For example, a manufacturer may know its direct material cost per unit and planned output. A service business may know its total cost and fixed monthly overhead but not its per-unit cost. A manager doing budgeting may only have high and low activity observations, making the high-low method useful. That is why learning multiple approaches is valuable. It improves pricing decisions, budgeting, cost-volume-profit analysis, margin evaluation, and strategic planning.
The four main ways to calculate variable cost
The calculator above covers four common methods used in economics, managerial accounting, and operations analysis. Each one answers the same broad question from a different data starting point.
1. Multiply variable cost per unit by quantity
This is the cleanest method when unit-level cost data is available. The formula is:
Total Variable Cost = Variable Cost per Unit × Quantity of Output
If it costs $12.50 in direct materials, packaging, and incremental labor to produce one unit, and the company makes 1,000 units, total variable cost is $12,500. This method is commonly used in production planning, quoting, and contribution margin analysis because it directly links cost behavior to output.
- Best when unit economics are known.
- Useful for forecasting and what-if analysis.
- Works well when the variable cost rate is stable across the relevant range.
2. Subtract fixed cost from total cost
This method is ideal when accounting data gives total cost and fixed cost separately. The formula is:
Variable Cost = Total Cost – Fixed Cost
Suppose monthly total cost is $20,000 and fixed cost is $7,500. Variable cost is $12,500. This is especially useful in financial review because fixed costs such as rent, insurance, salaried administrative staff, or annual licensing often remain stable over a short planning horizon, while variable costs change with production or sales.
- Best when a full cost statement is available.
- Useful for period cost review and budgeting.
- Simple but only as accurate as the fixed cost classification.
3. Divide total variable cost by quantity to find average variable cost
In economics, average variable cost, often abbreviated AVC, is one of the most important short-run cost measures.
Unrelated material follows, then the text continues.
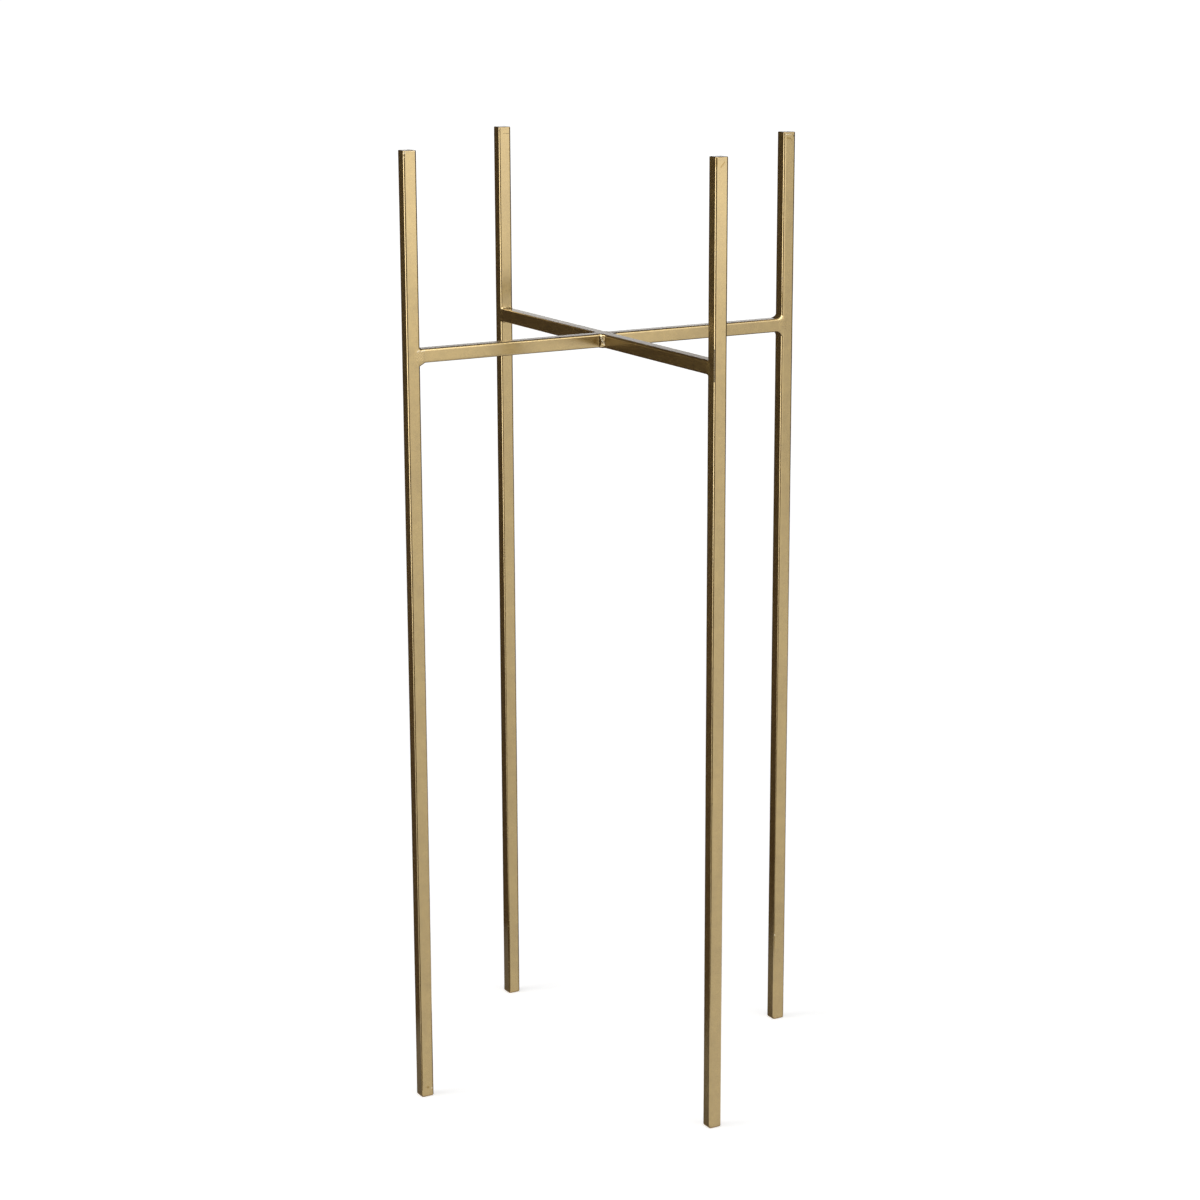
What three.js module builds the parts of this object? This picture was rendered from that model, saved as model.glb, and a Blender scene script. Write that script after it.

The formula is:
Average Variable Cost = Total Variable Cost ÷ Quantity
If total variable cost is $12,500 and output is 1,000 units, average variable cost is $12.50 per unit. AVC matters because it helps firms compare cost efficiency at different output levels. In microeconomics, AVC is central to shutdown decisions in the short run. A firm may continue operating if price covers average variable cost, even if it does not fully cover average total cost, because production still contributes something toward fixed costs.
- Best for unit cost comparison across output levels.
- Useful in pricing and microeconomic analysis.
- Important in shutdown rule discussions.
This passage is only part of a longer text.